Harm reduction is clearly not part of the global tobacco control industry's agenda. At the next big WHO bash in India in November, it's quite possible that we will see calls to tax e-cigs as tobacco products; more demands for vaping bans; for marketing and advertising bans on vaping products; and, yes, plain packaging.

Especially as the FCTC tweeted support for the Union's e-cig plain packaging lunacy on Wednesday.

Yes, the link was to the Union's Spanish language demand for plain packaging of vaping products.

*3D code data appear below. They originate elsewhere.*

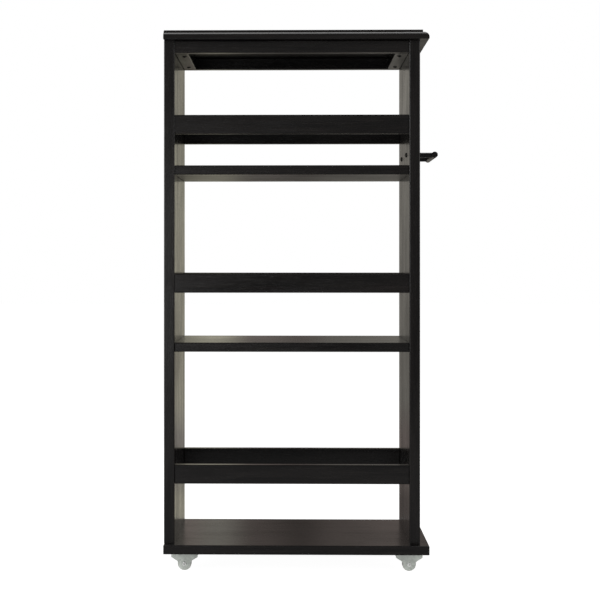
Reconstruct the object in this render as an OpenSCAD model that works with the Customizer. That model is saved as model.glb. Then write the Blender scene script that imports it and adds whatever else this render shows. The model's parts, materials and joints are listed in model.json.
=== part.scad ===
// Slim open rolling kitchen cart: two solid end panels, a moulded top board, a base board,
// two shelves, three pairs of guard rails, a pull bar on one end and four fixed casters.
// Frame: +Z up, +X towards the end with the pull bar, -Y towards the long side whose
// boards overhang. The origin is on the floor, under the middle of the overall box.

/* [Overall] */
// Height from the floor to the top surface
overall_h = 914; // [860:1:960]
// Length over the two end panels
case_l = 431; // [360:1:560]
// Depth of the end panels
case_d = 231; // [200:1:300]
// Overhang of the top and base boards at the pull end and at the front
overhang = 14.5; // [11:0.5:20]

/* [Boards] */
// Thickness of the end panels
panel_t = 18; // [16:0.5:22]
// Thickness of the base, the shelves, the rails and the aprons
board_t = 15.6; // [15:0.1:18]
// Thickness of the top board
top_t = 16.5; // [16:0.5:20]
// Radius of the sanded edges
arris_r = 1.6; // [1:0.1:2.5]
// Radius of the arrises at the boards' cut ends
end_r = 1; // [0.5:0.1:1.5]
// Radius of the arrises at the end panels' seated ends
seat_r = 0.4; // [0.3:0.1:1]
// Height of the square step on the moulded edge of the top
step_h = 3.8; // [2:0.1:4]
// Distance of that step from the outermost edge
step_in = 10; // [10:0.5:12]
// Radius of the rounded nose under the step
nose_r = 10; // [6:0.5:10]
// Radius under the nose
nose_under_r = 1; // [0.5:0.5:1.5]

/* [Shelves and rails] */
// Height of the lower shelf's upper face
lower_shelf_z = 388.5; // [340:0.5:420]
// Height of the upper shelf's upper face
upper_shelf_z = 687.5; // [620:0.5:700]
// Height of each guard rail
rail_h = 32; // [30:0.5:45]
// Height of the lower rails' underside
lower_rail_z = 150.5; // [110:0.5:200]
// Height of the middle rails' underside
middle_rail_z = 472.5; // [450:0.5:520]
// Height of the upper rails' underside
upper_rail_z = 740.5; // [720:0.5:760]
// Setback of the rails and aprons from the edge of the end panels
rail_inset = 2; // [1:0.5:5]
// Setback of the shelves from the edge of the end panels
shelf_inset = 3; // [1:0.5:6]
// Height of the aprons and of the cleats beside them
apron_h = 20.5; // [18:0.5:40]
// Width of the cleats
cleat_w = 22; // [18:1:30]

/* [Pull bar] */
// Diameter of the bar
bar_dia = 10.5; // [8:0.5:14]
// Length of the bar
bar_l = 130; // [115:1:180]
// Distance from the end panel to the middle of the bar
bar_reach = 29.75; // [24:0.25:45]
// Height of the bar above the floor
bar_z = 708.5; // [600:0.5:800]
// Spacing of the two posts
post_pitch = 102; // [80:1:104]
// Diameter of each post
post_dia = 8.5; // [7:0.5:10]

/* [Casters] */
// Height from the floor to the underside of the base
caster_h = 34.5; // [30:0.1:45]
// Diameter of the wheels
wheel_dia = 23; // [20:0.5:25]
// Width of the wheels
wheel_w = 14; // [10:0.5:16]
// Length of a bracket
bracket_l = 45; // [43:1:60]
// Distance from the base's left end to the middle of the left casters
caster_in_left = 33; // [30:0.5:60]
// Distance from the base's right end to the middle of the right casters
caster_in_right = 31; // [30:0.5:60]
// Distance from the front and the back edge of the base to the middle of a caster
caster_in_y = 45; // [40:1:60]

/* [Hidden] */

$fn = 64;
fine_fn = 96;          // large or close-fitting round shapes
gap = 0.1;             // clearance all round a plain fastener
over = 1;              // how far a cut runs past a face

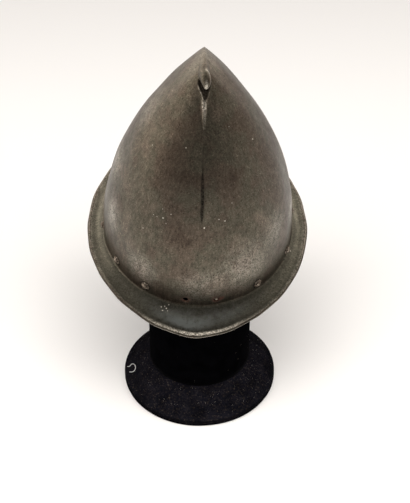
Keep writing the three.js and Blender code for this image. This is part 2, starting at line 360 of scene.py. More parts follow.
# Brim rings from the foot of the skull out over the top, round the turned edge and back underneath
def brimRings():
    crease = helmet["creaseRadius"]
    plate = helmet["plate"]
    drop = helmet["brimDrop"]
    bead = helmet["edgeDiameter"] / 2
    turns = evenTurns(crease / helmet["skullHeight"])
    foot = skullRing(crease / helmet["skullHeight"], turns)
    run = brimEdge(turns) - foot
    run[:, 2] = 0
    width = np.linalg.norm(run, axis=1)
    outward = run / width[:, None]
    dish = width - crease - helmet["borderWidth"]
    borderTop = -drop + plate / 2
    point = bell(np.sin(turns), 0, helmet["tipReach"])

    # Across is 0 at the crease and 1 at the border, and says how much deeper a point is dished
    def ring(out, height, across=None):
        points = foot + outward * np.broadcast_to(out, width.shape)[:, None]
        points[:, 2] = height
        if across is not None:
            points[:, 2] -= helmet["tipDish"] * point * np.sin(math.pi * across) ** 2
        return points

    rings = []
    for degrees in (15, 30, 45, 60, 75, 90):
        angle = math.radians(degrees)
        rings.append(ring(crease * (1 - math.cos(angle)), crease * (1 - math.sin(angle))))
    dished = []
    for across in np.linspace(0.08, 1, helmet["dishRows"]):
        sag = helmet["dishDepth"] * math.sin(math.pi * across)
        dished.append((crease + dish * across, borderTop * across - sag, across))
    rings += [ring(*place) for place in dished]
    rings += [ring(width - inset, borderTop + lift) for inset, lift in helmet["borderRows"]]
    meet = 180 - math.degrees(math.asin(plate / 2 / bead))
    for degrees in np.linspace(meet, -meet, helmet["edgeRows"]):
        angle = math.radians(degrees)
        rings.append(ring(width - bead + bead * math.cos(angle), -drop + bead * math.sin(angle)))
    rings += [ring(out, height - plate, across) for out, height, across in reversed(dished)]
    bend = crease + plate
    for degrees in (90, 70, 50, 30, 15):
        angle = math.radians(degrees)
        rings.append(ring(crease - bend * math.cos(angle), crease - bend * math.sin(angle)))
    return rings


# Shares of the height whose rings are evenly spaced along the back
def sharesBetween(low, high, rows):
    fine = np.linspace(low, high, 400)
    back = profileSize(helmet["back"], fine)
    steps = np.hypot(np.diff(back), np.diff(fine) * helmet["skullHeight"])
    run = np.concatenate([[0], np.cumsum(steps)])
    return np.interp(np.linspace(0, run[-1], rows), run, fine)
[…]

Perhaps this stupid prehistoric attitude to industry will change at COP7 in India, who knows? Perhaps the FCTC will see the light and stop placing hurdles in front of new technology, but instead embrace it and - just as Branston described has happened in other policy areas - "make the companies actually want to fundamentally change the nature of the products they sell" by setting innovative disruptive technology free of pointless and absurd regulations.

It could well happen, but it will take the FCTC changing its entire approach and altering many of its core mission statements. Fortunately for us, the UK's main representative in India will be vaper-friendly fan of THR deregulation Deborah Arnott ... oh, hold on.